= Article 14 of the Constitution of India =

Provides equality before the law, equal protection

Article 14 of the Constitution of India provides for equality before the law or equal protection of the laws within the territory of India. It states:"The State shall not deny to any person equality before the law or the equal protection of the laws within the territory of India."

== Reasonable Classification and Non-Arbitrariness ==
Article 14 guarantees equality to all persons (Note: General Clauses Act, 1897, Section 3, clause 42 defines person to include any company or association or body of individuals,
whether incorporated or not.), including citizens, corporations, and foreigners. Its provisions have come up for discussion in the Supreme Court in a number of cases and the case of Ram Krishna Dalmia v. Justice S R Tendolkar reiterated its meaning and scope as follows. Article 14 permits classification, so long as it is 'reasonable', but forbids class legislation. A classification of groups of people is considered reasonable when:
1. The classification is based upon intelligible differentia that distinguishes persons or things that are grouped from others that are left out of the group, and,
2. The differential has a rational relation with the objective of the act.

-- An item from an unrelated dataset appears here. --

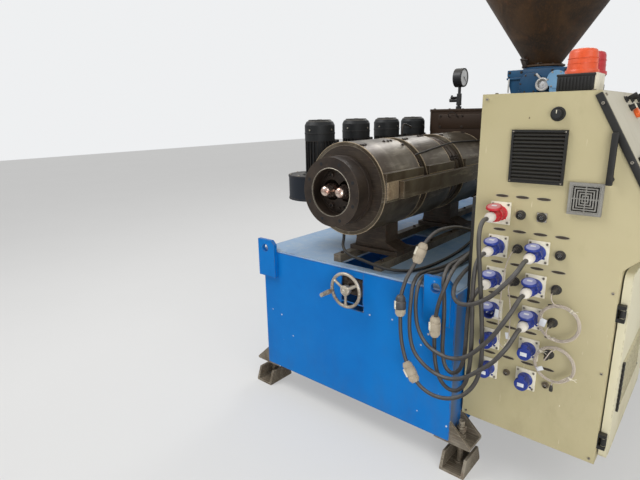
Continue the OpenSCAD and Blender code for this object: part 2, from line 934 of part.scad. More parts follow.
// Black edge strips along the slope and the handle on the front panel
module console_trims() {
    slope = unit(console_outline[3] - console_outline[2]);
    side = [slope[1], -slope[0]];
    strip = 30;
    a = console_outline[2] + slope * 6;
    b = console_outline[3] - slope * 6;
    color("black") on_floor() translate([console_x, 0, 0]) {
        for (y = [console_y - 14, console_y + console_l]) slab_y(y, 14)
            polygon([a, b, b + side * strip, a + side * strip]);
        slab_y(console_y - 30, 10) translate([432, 1262]) round_rect(20, 166, 8);
        for (z = [1280, 1410]) rod_y(442, console_y - 21, z, 10, 21);
    }
}

// Ribbed dome of a warning lamp
module beacon_dome() {
    rotate_extrude() polygon([
        [0, 0],
        [dome_r, 0],
        [dome_r, dome_h * 0.16],
        [dome_r * 0.95, dome_h * 0.18],
        [dome_r * 0.91, dome_h * 0.7],
        [dome_r * 0.82, dome_h * 0.85],
        [dome_r * 0.6, dome_h * 0.97],
        [0, dome_h]
    ]);
}

module beacons() {
    color("orangered") on_floor() translate([console_x + beacon_at[0], 0, console_z1]) {
        block([-beacon_w / 2, beacon_at[1] - beacon_w / 2, 0], [beacon_w, beacon_w, beacon_h]);
        translate([0, beacon_at[2], 0]) cylinder(r = dome_r - 4, h = beacon_h);
        for (y = [beacon_at[1], beacon_at[2]]) translate([0, y, beacon_h]) beacon_dome();
    }
}

// Sockets: flange, body and raised or closed lid
module power_socket(x, z, raised) {
    collar = 14;
    lid_t = 7;
    translate([x, console_y, z]) {
        block([-flange_w / 2, -7, -flange_h / 2], [flange_w, 7, flange_h]);
        rod_y(0, -socket_l, 0, socket_d, socket_l - 6);
        rod_y(0, -socket_l, 0, socket_d + 8, collar);
        block([-8, -socket_l, socket_d / 2], [16, collar, 12]);
        if (raised) translate([0, -socket_l + collar / 2, socket_d / 2 + 8]) rotate([-8, 0, 0])
            translate([0, -socket_d / 2, 0]) cylinder(d = socket_d + 4, h = lid_t);
        else {
            rod_y(0, -socket_l - lid_t, 0, socket_d + 2, lid_t + 1);
            block([-8, -socket_l - lid_t, socket_d / 2 - 3], [16, lid_t + 1, 15]);
        }
    }
}

// Two columns of sockets: the upper ones raised for their plugs, the lower ones shut
module power_sockets() {
    color("royalblue") on_floor() {
        power_socket(col_x[0], row_z[0], true);
        for (row = [1:3], col = [0, 2]) power_socket(col_x[col], row_z[row], true);
        for (row = [4, 5], col = [0, 2]) power_socket(col_x[col], row_z[row], false);
    }
}

// Plugs that sit in the raised sockets, each with its gland nut
module power_plugs() {
    color("white") on_floor() for (at = plugged)
        translate([col_x[at[0]], console_y - socket_l, row_z[at[1]]])
        rotate([90, 0, 0]) rotate_extrude() polygon([
            [0, 0],
            [plug_d / 2, 0],
            [plug_d / 2, plug_l * 0.45],
            [plug_d / 2 - 4, plug_l * 0.56],
            [nut_d / 2, plug_l * 0.58],
            [nut_d / 2, plug_l * 0.94],
            [nut_d / 2 - 4, plug_l],
            [0, plug_l]
        ]);
}

module round_connector(x, z) {
    rod_y(x, console_y - 8, z, connector_d, 8);
    rod_y(x, console_y - 20, z, connector_d - 10, 13);
}

module signal_connectors() {
    color("dimgray") on_floor() {
        for (row = [0:2]) round_connector(col_x[1], row_z[row]);
        round_connector(col_x[2], row_z[0]);
        for (row = [1:5]) round_connector(col_x[3], row_z[row]);
        round_connector(col_x[1], row_z[5]);
        rod_y(console_x + 263, console_y - 12, 1486, connector_d + 12, 12);
        rod_y(console_x + 263, console_y - 24, 1486, connector_d - 2, 13);
    }
}

// Small plugs that the thin leads hang from
module lead_plugs() {
    color("black") on_floor() for (at = lead_at) translate([col_x[at[0]], lead_y, row_z[at[1]]]) {
        rod_y(0, 8, 0, 19, connector_l - 8);
        rod_y(0, 0, 0, 10, 9);
    }
    // The loose end of the lower coil
    color("black") on_floor() translate(coil_2_at - [0, 0, coil_d / 2 + hank_d / 2 + 36]) {
        cylinder(d = 12, h = 28);
        cylinder(d = 8, h = 36.5);
    }
}

// Box on the base where the cables of the heaters end, with its glands
module junction_box() {
    color("gray") on_floor() {
        block([box_x, box_y, base_top], [box_w, box_l, box_h]);
        block([box_x - 4, box_y - 4, base_top + box_h - 12], [box_w + 8, box_l + 8, 18]);
        for (x = gland_x, z = gland_z) rod_y(x, box_y - gland_l, z, nut_d - 8, gland_l);
        rod_x(box_x - gland_l, side_gland_y, gland_z[0], nut_d - 8, gland_l);
    }
}

// Couplings that hang in the cables
module coupling(at, lean) {
    translate(at) rotate(lean) rotate_extrude() polygon([
        [0, -44],
        [coupling_d / 2 - 8, -44],
        [coupling_d / 2 - 3, -36],
        [coupling_d / 2 - 3, -14],
        [coupling_d / 2, -12],
        [coupling_d / 2, 16],
        [coupling_d / 2 - 4, 18],
        [coupling_d / 2 - 4, 34],
        [coupling_d / 2 - 9, 44],
        [0, 44]
    ]);
}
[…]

In addition, the classification must be non-arbitrary. Supreme Court in E. P. Royappa (1973) provided guidance on arbitrariness of an act:"Equality is a dynamic concept with many aspects and dimensions and it cannot be ‘cribbed, cabined and confined’ within the traditional and doctrinaire limits. From the positivistic point of view, equality is antithetic to arbitrariness. In fact, equality and arbitrariness are sworn enemies… Where an act is arbitrary, it is implicit that it is unequal both according to political logic and constitutional law and is therefore violative of Article 14."